*GIVEN EXERCISE*:
Starting at the line containing "attach(piece, body)", copy each line exactly, ending with the line containing "return whole.tolist() +". Leave out everything else.

*DATA PROVIDED*:

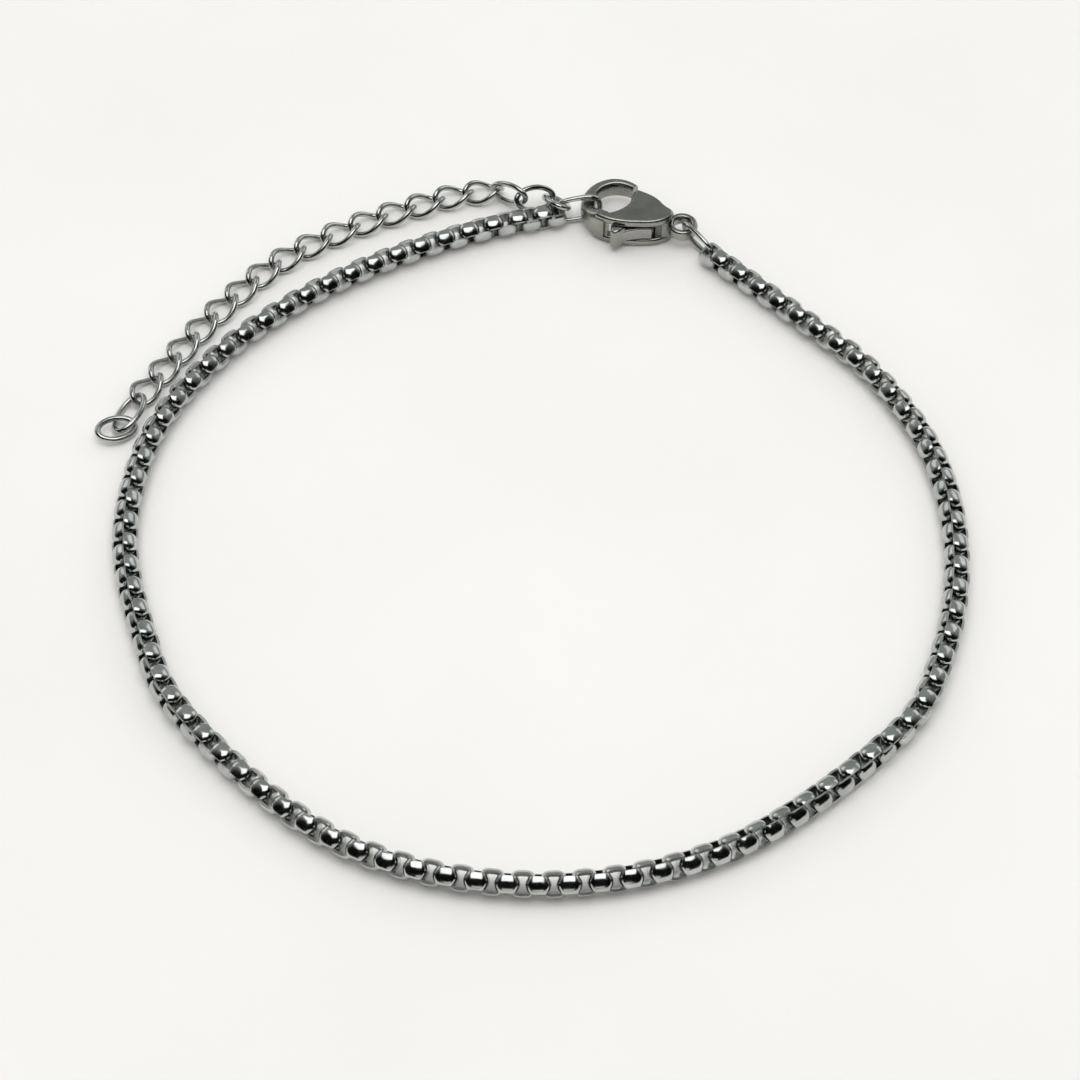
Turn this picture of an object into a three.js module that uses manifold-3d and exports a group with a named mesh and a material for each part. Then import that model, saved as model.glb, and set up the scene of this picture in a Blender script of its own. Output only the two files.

* * *

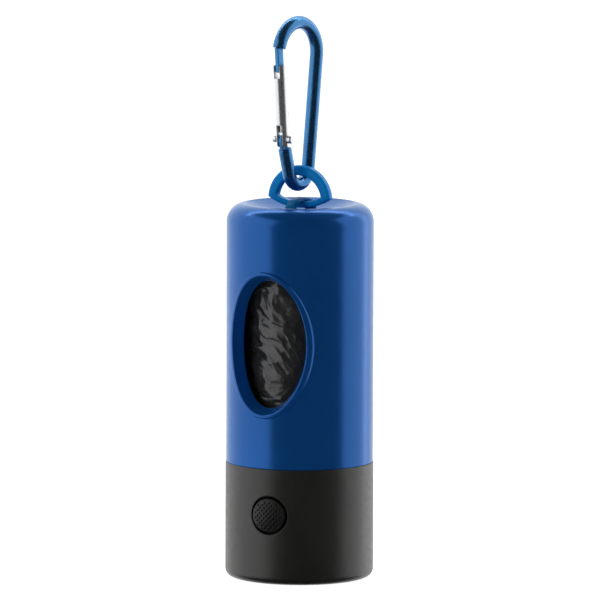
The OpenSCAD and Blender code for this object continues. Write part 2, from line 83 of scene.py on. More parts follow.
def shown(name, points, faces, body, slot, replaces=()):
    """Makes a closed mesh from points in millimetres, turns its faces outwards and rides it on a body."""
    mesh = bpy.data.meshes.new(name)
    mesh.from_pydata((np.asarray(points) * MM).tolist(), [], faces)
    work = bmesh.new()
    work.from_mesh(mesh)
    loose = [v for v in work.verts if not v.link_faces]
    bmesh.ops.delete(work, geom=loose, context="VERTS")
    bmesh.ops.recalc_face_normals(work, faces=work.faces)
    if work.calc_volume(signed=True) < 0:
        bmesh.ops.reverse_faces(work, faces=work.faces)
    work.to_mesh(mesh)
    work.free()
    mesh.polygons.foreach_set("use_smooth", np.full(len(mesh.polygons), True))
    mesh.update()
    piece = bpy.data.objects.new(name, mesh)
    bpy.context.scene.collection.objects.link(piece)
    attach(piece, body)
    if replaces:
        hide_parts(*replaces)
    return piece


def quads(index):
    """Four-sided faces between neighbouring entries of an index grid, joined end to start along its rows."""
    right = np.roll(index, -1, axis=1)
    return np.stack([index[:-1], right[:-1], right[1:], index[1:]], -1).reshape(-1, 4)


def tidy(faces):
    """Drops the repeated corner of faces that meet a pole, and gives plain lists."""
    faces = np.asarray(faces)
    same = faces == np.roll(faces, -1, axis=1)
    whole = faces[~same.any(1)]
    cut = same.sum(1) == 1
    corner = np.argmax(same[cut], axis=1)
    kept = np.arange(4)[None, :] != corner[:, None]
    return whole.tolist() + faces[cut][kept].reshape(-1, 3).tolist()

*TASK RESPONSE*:
    attach(piece, body)
    if replaces:
        hide_parts(*replaces)
    return piece


def quads(index):
    """Four-sided faces between neighbouring entries of an index grid, joined end to start along its rows."""
    right = np.roll(index, -1, axis=1)
    return np.stack([index[:-1], right[:-1], right[1:], index[1:]], -1).reshape(-1, 4)


def tidy(faces):
    """Drops the repeated corner of faces that meet a pole, and gives plain lists."""
    faces = np.asarray(faces)
    same = faces == np.roll(faces, -1, axis=1)
    whole = faces[~same.any(1)]
    cut = same.sum(1) == 1
    corner = np.argmax(same[cut], axis=1)
    kept = np.arange(4)[None, :] != corner[:, None]
    return whole.tolist() + faces[cut][kept].reshape(-1, 3).tolist()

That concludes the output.